Revitalisation de la musique et des images
Bien que One to One soit indéniablement un excellent documentaire de concert, il se distingue par sa capacité à revitaliser les chansons de Lennon, dont certaines avaient perdu de leur impact au fil des années. Le film, projeté en version IMAX avant sa sortie en salles, permet de redécouvrir la musique et les images d'une manière immersive. Macdonald et Rice-Edwards choisissent de structurer leur film de façon à imiter le zapping télévisuel, créant ainsi une atmosphère de frénésie propre aux années 70.
Le flot d'images se mêle harmonieusement aux événements marquants de l'époque, qu'il s'agisse de la guerre du Vietnam ou des scandales politiques, offrant une vision du monde à la fois chaotique et profondément interconnectée.
Paranoïa et société : Les années 70 sous l'objectif
Les cinéastes tissent des liens subtils entre les événements de l'époque, mettant en lumière la paranoïa grandissante qui allait bientôt englober la société américaine. Ils montrent comment cette paranoïa a pénétré tous les aspects de la culture populaire, allant des actions politiques aux attitudes vis-à-vis des figures emblématiques comme Bob Dylan. L'inquiétude face à la "trahison" de certaines idoles, le consumérisme effréné et le sentiment que l'industrie culturelle prenait le contrôle de la société sont des thèmes majeurs du film.

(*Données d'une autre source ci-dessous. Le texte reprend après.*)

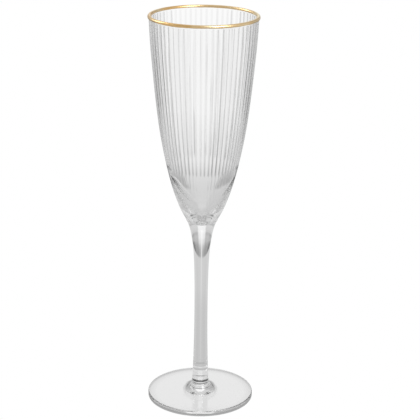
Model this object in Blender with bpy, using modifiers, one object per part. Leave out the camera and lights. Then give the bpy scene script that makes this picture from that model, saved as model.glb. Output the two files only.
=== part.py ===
"""Champagne flute: a tall ribbed bowl with a gilded lip, on a drawn stem and a round foot.

Metres, +Z up, standing on Z = 0 with its axis on the Z axis. Four pieces, each one closed
turned solid: bowl, gold_rim, stem and foot. The hot-fused seams are left as 0.3 mm gaps.
Run with: blender --background --python part.py
"""

import math

import bpy

MM = 0.001

# Driving dimensions, in millimetres
HEIGHT = 240.0          # foot to the top of the gold lip
GAP = 0.3               # between pieces that touch
GOLD_THICK = 0.4        # gold band
GOLD_OUTSIDE = 0.75     # the band's straight skirt below the lip's round, outside
GOLD_INSIDE = 0.45      # and inside
LIP_RADIUS = 32.0       # outside of the glass at the lip
LIP_WALL = 1.35         # glass thickness at the lip
RIBS = 62               # fine vertical flutes round the bowl
RIB_DEPTH = 0.2         # groove depth between two ribs
RIB_START = 149.0       # the ribs end sharply at this height
RIB_END = 237.4         # and fade out under the gold band
CAVITY_FLOOR = 113.9    # lowest point inside the bowl
SEAT_CENTRE = 129.8     # centre of the ball-shaped seat under the bowl
SEAT_RADIUS = 17.2      # of the hollow in the top of the stem
SEAM_RADIUS = 9.4       # outside radius where bowl and stem meet
BOSS_TOP = 7.7          # top of the foot's raised boss
BOSS_RADIUS = 5.6
FOOT_RADIUS = 32.4
FOOT_EDGE = 3.2         # thickness of the foot at its upright edge
EDGE_TOP_ROUND = 0.7    # the edge's upper and lower corners
EDGE_LOW_ROUND = 0.35
RING_INNER = 26.6       # inside of the flat ring that the glass stands on
PUSH_UP = 0.6           # height of the shallow hollow under the foot

BOWL_STEPS = 2 * RIBS
GOLD_STEPS = 72
STEM_STEPS = 40
FOOT_STEPS = 72

# Outside of the bowl: height and radius, from the lip down to the seam
BOWL_OUTSIDE = [(238.6, 32.0), (225.0, 31.3), (210.0, 29.98), (195.0, 28.55), (180.0, 26.85), (167.0, 24.95),
                (155.0, 22.6), (145.0, 20.3), (137.0, 18.2), (130.0, 15.95), (124.0, 13.6), (120.0, 11.7),
                (115.76, 9.4)]
# Inside of the bowl: height and radius, from the lip down to its round floor
BOWL_INSIDE = [(238.6, 30.65), (225.0, 30.0), (210.0, 28.8), (195.0, 27.4), (180.0, 25.7), (167.0, 23.8),
               (158.0, 22.15), (150.0, 20.5), (143.0, 18.75), (137.2, 16.9), (132.2, 14.8), (127.4, 12.4),
               (123.2, 9.7), (119.5, 6.9), (116.9, 4.9), (115.1, 3.2), (114.2, 1.6)]
# Outside of the stem: height and radius, from the flare under the bowl to the foot
STEM_OUTSIDE = [(115.35, 9.25), (112.0, 7.82), (108.0, 6.74), (105.0, 6.15), (102.0, 5.66), (99.0, 5.27),
                (96.0, 4.96), (92.0, 4.66), (85.0, 4.35), (70.0, 4.03), (55.0, 3.99), (42.0, 4.06),
                (30.0, 4.34), (20.0, 4.58), (14.0, 4.8), (10.0, 5.15), (8.0, 5.55)]
# Top of the foot: radius and height, from the boss to the edge
FOOT_TOP = [(BOSS_RADIUS, BOSS_TOP), (6.1, 6.95), (6.7, 6.2), (7.6, 5.55), (8.9, 5.0), (10.2, 4.6),
            (11.8, 4.3), (14.5, 4.1), (19.0, 3.85), (24.5, 3.55), (29.0, 3.3), (31.45, FOOT_EDGE)]


def clear_scene():
    for obj in list(bpy.data.objects):
        bpy.data.objects.remove(obj, do_unlink=True)
    for coll in list(bpy.data.collections):
        bpy.data.collections.remove(coll)
    for mesh in list(bpy.data.meshes):
        bpy.data.meshes.remove(mesh)


def collection(name):
    coll = bpy.data.collections.new(name)
    bpy.context.scene.collection.children.link(coll)
    return coll


def principled(name, colour, roughness, metallic=0.0, transmission=0.0, ior=1.5):
    mat = bpy.data.materials.new(name)
    mat.use_nodes = True
    shader = mat.node_tree.nodes["Principled BSDF"]
    shader.inputs["Base Color"].default_value = (*colour, 1.0)
    shader.inputs["Roughness"].default_value = roughness
    shader.inputs["Metallic"].default_value = metallic
    shader.inputs["Transmission Weight"].default_value = transmission
    shader.inputs["IOR"].default_value = ior
    mat.diffuse_color = (*colour, 1.0)
    return mat


def radius_at(stations, z):
    """Radius at a height, on a smooth curve through (height, radius) stations that run downwards."""
    pts = sorted(stations)
    if z <= pts[0][0]:
        return pts[0][1]
    if z >= pts[-1][0]:
        return pts[-1][1]
    i = max(k for k in range(len(pts) - 1) if pts[k][0] <= z)

    def slope(k):
        a, b = max(k - 1, 0), min(k + 1, len(pts) - 1)
        return (pts[b][1] - pts[a][1]) / (pts[b][0] - pts[a][0])

    (z0, r0), (z1, r1) = pts[i], pts[i + 1]
    h = z1 - z0
    t = (z - z0) / h
    return (r0 * (2 * t ** 3 - 3 * t ** 2 + 1) + slope(i) * h * (t ** 3 - 2 * t ** 2 + t)
            + r1 * (3 * t ** 2 - 2 * t ** 3) + slope(i + 1) * h * (t ** 3 - t ** 2))


def arc(centre_r, centre_z, radius, start, end, count):
    """Points on an arc in the (radius, height) plane, angles in degrees from the +radius direction."""
    out = []
    for k in range(count + 1):
        a = math.radians(start + (end - start) * k / count)
        out.append((centre_r + radius * math.cos(a), centre_z + radius * math.sin(a)))
    return out


def turned(name, profile, steps, mat, coll, closed=False):
    """A Screw modifier on a profile of (radius, height) points that runs down the outer side."""
    mesh = bpy.data.meshes.new(name)
    verts = [(r * MM, 0.0, z * MM) for r, z in profile]
    edges = [(i, i + 1) for i in range(len(verts) - 1)]
    if closed:
        edges.append((len(verts) - 1, 0))
    mesh.from_pydata(verts, edges, [])
    obj = bpy.data.objects.new(name, mesh)
    coll.objects.link(obj)
    screw = obj.modifiers.new("Turn", "SCREW")
    screw.axis = "Z"
    screw.angle = math.tau
    screw.steps = steps
    screw.render_steps = steps
    screw.use_merge_vertices = True
    screw.merge_threshold = 0.00001
    screw.use_smooth_shade = True
    mesh.materials.append(mat)
    return obj


def applied(obj):
    """The turned shape as a mesh of its own, welded and shaded smooth up to 35 degrees."""
    bpy.context.view_layer.update()
    name, coll = obj.name, obj.users_collection[0]
    mesh = bpy.data.meshes.new_from_object(obj.evaluated_get(bpy.context.evaluated_depsgraph_get()))
    bpy.data.objects.remove(obj, do_unlink=True)
    mesh.name = name
    mesh.shade_smooth()
    mesh.set_sharp_from_angle(angle=math.radians(35))
    new = bpy.data.objects.new(name, mesh)
    coll.objects.link(new)
    return new


def rib_depth_at(z):
    """Full depth on the ribbed part of the wall, zero below it and under the gold band."""
    if z < RIB_START - 0.5 or z > RIB_END + 0.5:
        return 0.0
    return RIB_DEPTH


def build_bowl(mat, coll):
    seat_r = SEAT_RADIUS - GAP
    half = LIP_WALL / 2
    lip_r, lip_z = LIP_RADIUS - half, HEIGHT - GOLD_THICK - GAP - half
    inside = [(0.0, CAVITY_FLOOR)]
    inside += [(radius_at(BOWL_INSIDE, z), z) for z in (114.2, 115.1, 116.9, 119.5, 123.2, 127.4, 132.2, 138, 146, 156,
                                                        167, 180, 195, 210, 225)]
    lip = arc(lip_r, lip_z, half, 180, 0, 4)
    heights = [RIB_END + 0.6, RIB_END - 0.4, 225, 210, 195, 180, 168, 158, RIB_START + 0.6, RIB_START - 1.0, 142, 136,
               130, 124.5, 120, 117.5]
    outside = [(radius_at(BOWL_OUTSIDE, z), z) for z in heights]
    edge = math.degrees(math.acos(SEAM_RADIUS / seat_r))
    seat = arc(0.0, SEAT_CENTRE, seat_r, -edge, -90, 3)
    seat[-1] = (0.0, SEAT_CENTRE - seat_r)
    obj = applied(turned("bowl", inside + lip + outside + seat, BOWL_STEPS, mat, coll))
    # Press the grooves into the outer wall: each rib is convex, with a sharp groove beside it
    for v in obj.data.vertices:
        r, z = math.hypot(v.co.x, v.co.y) / MM, v.co.z / MM
        depth = rib_depth_at(z)
        if depth and r > 0.5 * (radius_at(BOWL_OUTSIDE, z) + radius_at(BOWL_INSIDE, z)):
            around = math.atan2(v.co.y, v.co.x)
            cut = depth * (1.0 - abs(math.cos(RIBS * around / 2)))
            v.co.x *= 1.0 - cut / r
            v.co.y *= 1.0 - cut / r
    return obj


def build_gold(mat, coll):
    half = LIP_WALL / 2
    cr, cz = LIP_RADIUS - half, HEIGHT - GOLD_THICK - GAP - half
    inner, outer = half + GAP, half + GAP + GOLD_THICK
    profile = arc(cr, cz, outer, 90, 0, 3)
    profile += [(cr + outer, cz - GOLD_OUTSIDE), (cr + inner, cz - GOLD_OUTSIDE)]
    profile += arc(cr, cz, inner, 0, 180, 4)
    profile += [(cr - inner, cz - GOLD_INSIDE), (cr - outer, cz - GOLD_INSIDE)]
    profile += arc(cr, cz, outer, 180, 90, 3)[:-1]
    return applied(turned("gold_rim", profile, GOLD_STEPS, mat, coll, closed=True))


def build_stem(mat, coll):
    edge = math.degrees(math.acos(STEM_OUTSIDE[0][1] / SEAT_RADIUS))
    seat = arc(0.0, SEAT_CENTRE, SEAT_RADIUS, -90, -edge, 3)
    seat[0] = (0.0, SEAT_CENTRE - SEAT_RADIUS)
    side = [(r, z) for z, r in STEM_OUTSIDE[1:]]
    return applied(turned("stem", seat + side + [(0.0, STEM_OUTSIDE[-1][0])], STEM_STEPS, mat, coll))


def build_foot(mat, coll):
    edge = arc(FOOT_RADIUS - EDGE_TOP_ROUND, FOOT_EDGE - EDGE_TOP_ROUND, EDGE_TOP_ROUND, 68, 0, 3)
    edge += arc(FOOT_RADIUS - EDGE_LOW_ROUND, EDGE_LOW_ROUND, EDGE_LOW_ROUND, 0, -90, 3)
    under = [(RING_INNER, 0.0)]
    under += [(r, PUSH_UP * (1 - (r / RING_INNER) ** 2) ** 2) for r in (20.0, 13.0, 6.5)]
    profile = [(0.0, BOSS_TOP)] + FOOT_TOP + edge + under + [(0.0, PUSH_UP)]
    return applied(turned("foot", profile, FOOT_STEPS, mat, coll))


def main():
    clear_scene()
    coll = collection("champagne_flute")
    clear = (0.93, 0.95, 0.95)
    bowl = build_bowl(principled("bowl_glass", clear, 0.0, transmission=1.0), coll)
    gold = build_gold(principled("gold", (0.79, 0.55, 0.25), 0.22, metallic=1.0), coll)
    stem = build_stem(principled("stem_glass", clear, 0.0, transmission=1.0), coll)
    foot = build_foot(principled("foot_glass", clear, 0.0, transmission=1.0), coll)
    base = bpy.data.objects.new("flute_origin", None)
    base.empty_display_size = 0.02
    coll.objects.link(base)
    for obj in (bowl, gold, stem, foot):
        obj.parent = base


main()
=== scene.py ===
"""Champagne flute: the looks. Ribbed clear bowl with a fired-on gold lip, solid stem, round foot.

Every piece stands for its CAD node and stays on its axis, inside its box. Lengths below are in
millimetres until the meshes are made.
"""

import math

import bpy
import numpy as np
from mathutils import Matrix, Vector


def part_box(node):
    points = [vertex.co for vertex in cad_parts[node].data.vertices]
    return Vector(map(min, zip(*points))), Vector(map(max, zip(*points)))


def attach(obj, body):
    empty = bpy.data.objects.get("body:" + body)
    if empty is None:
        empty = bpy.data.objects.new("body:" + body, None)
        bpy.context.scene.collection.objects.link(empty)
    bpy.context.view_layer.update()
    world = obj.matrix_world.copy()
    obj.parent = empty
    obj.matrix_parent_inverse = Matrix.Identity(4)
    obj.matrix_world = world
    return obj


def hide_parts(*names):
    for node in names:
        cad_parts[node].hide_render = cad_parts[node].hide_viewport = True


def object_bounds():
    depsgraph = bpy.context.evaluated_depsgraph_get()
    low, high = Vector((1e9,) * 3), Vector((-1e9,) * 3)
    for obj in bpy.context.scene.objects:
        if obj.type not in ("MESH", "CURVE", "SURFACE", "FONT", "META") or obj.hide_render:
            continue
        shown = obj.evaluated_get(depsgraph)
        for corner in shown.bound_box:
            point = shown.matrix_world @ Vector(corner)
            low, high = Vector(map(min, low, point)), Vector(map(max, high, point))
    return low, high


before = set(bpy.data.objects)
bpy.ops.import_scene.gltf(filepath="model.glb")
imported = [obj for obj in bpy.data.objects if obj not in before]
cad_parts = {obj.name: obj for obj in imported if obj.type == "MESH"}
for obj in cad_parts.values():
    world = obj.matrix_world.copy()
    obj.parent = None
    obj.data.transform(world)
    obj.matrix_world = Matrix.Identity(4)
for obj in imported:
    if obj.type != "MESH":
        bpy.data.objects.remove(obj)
cad_lo, cad_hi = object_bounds()

MM = 0.001
HEIGHT = cad_hi.z / MM
K = HEIGHT / 240.0                      # the stations below are for a 240 mm glass
BOWL_LO, BOWL_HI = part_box("bowl")
FOOT_LO, FOOT_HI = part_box("foot")
STEM_LO, STEM_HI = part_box("stem")
GOLD_LO, GOLD_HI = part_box("gold_rim")
GOLD_R = GOLD_HI.x / MM                 # outside of the gold band
FOOT_R = FOOT_HI.x / MM
BOSS_Z = FOOT_HI.z / MM                 # the foot's boss ends here and the stem begins

RIBS = 62
RIB_DEPTH = 0.17
DIMPLE = 0.42
FAINT = 0.07                            # how much of a rib carries on below the cut part
RIB_START = 149.0 * K
RIB_END = 238.0 * K
COLUMNS = 12 * RIBS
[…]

Le documentaire explore également comment la société et ses "machines" – qu'elles soient politiques ou commerciales – semblent prendre le dessus sur l'individu.
Yoko Ono : Une artiste complexe et déterminée
Le film révèle également une image nuancée de Yoko Ono, une figure complexe et déterminée. Contrairement à l'image souvent véhiculée de la femme en retrait, Yoko se révèle ici comme une artiste forte, précise dans ses relations avec ses collaborateurs et prête à se battre pour ses idées. Les images du concert montrent un John Lennon à la fois enfantin et perdu, mais aussi un homme impatient d'explorer de nouveaux horizons, aussi bien dans sa relation avec Yoko que dans son engagement politique.
Leur dynamique est fascinante : Lennon semble avide de direction, de leadership, et bien que Yoko le guide dans leur quête d'activisme, il est aussi prêt à se laisser mener.
Le chagrin de Yoko : La perte de sa fille
Une dimension particulièrement poignante du film est l'expression du chagrin de Yoko Ono, qui avait perdu le contact avec sa fille Kyoko, enlevée par son père. Cette douleur profonde traverse les performances de Yoko, notamment son interprétation de "Don't Worry Kyoko" lors du concert "One to One". Cette chanson devient un moment cathartique pour elle, mettant en lumière la perte et la souffrance qu'elle traverse. Une autre performance marquante de Yoko est sa présentation de "Looking Over My Hotel Window" lors d'une conférence féministe, une séquence brute et émotive qui laisse entrevoir la douleur de la perte à venir.
Le contexte politique : L'activisme et l'impact du concert
Une autre révélation cruciale du film réside dans le contexte du concert "One to One". À l'époque, Lennon et Ono avaient été profondément affectés par un reportage télévisé de Geraldo Rivera sur les conditions inhumaines à l’hôpital de Willowbrook, un établissement pour enfants handicapés mentaux situé sur Staten Island.
Ce reportage fut un catalyseur pour leur activisme, et "One to One" devint une manifestation tangible de leur soutien aux enfants de Willowbrook. Le concert prend ainsi une nouvelle signification, transformant un événement apparemment "détendu" en une action militante avec des conséquences réelles et immédiates.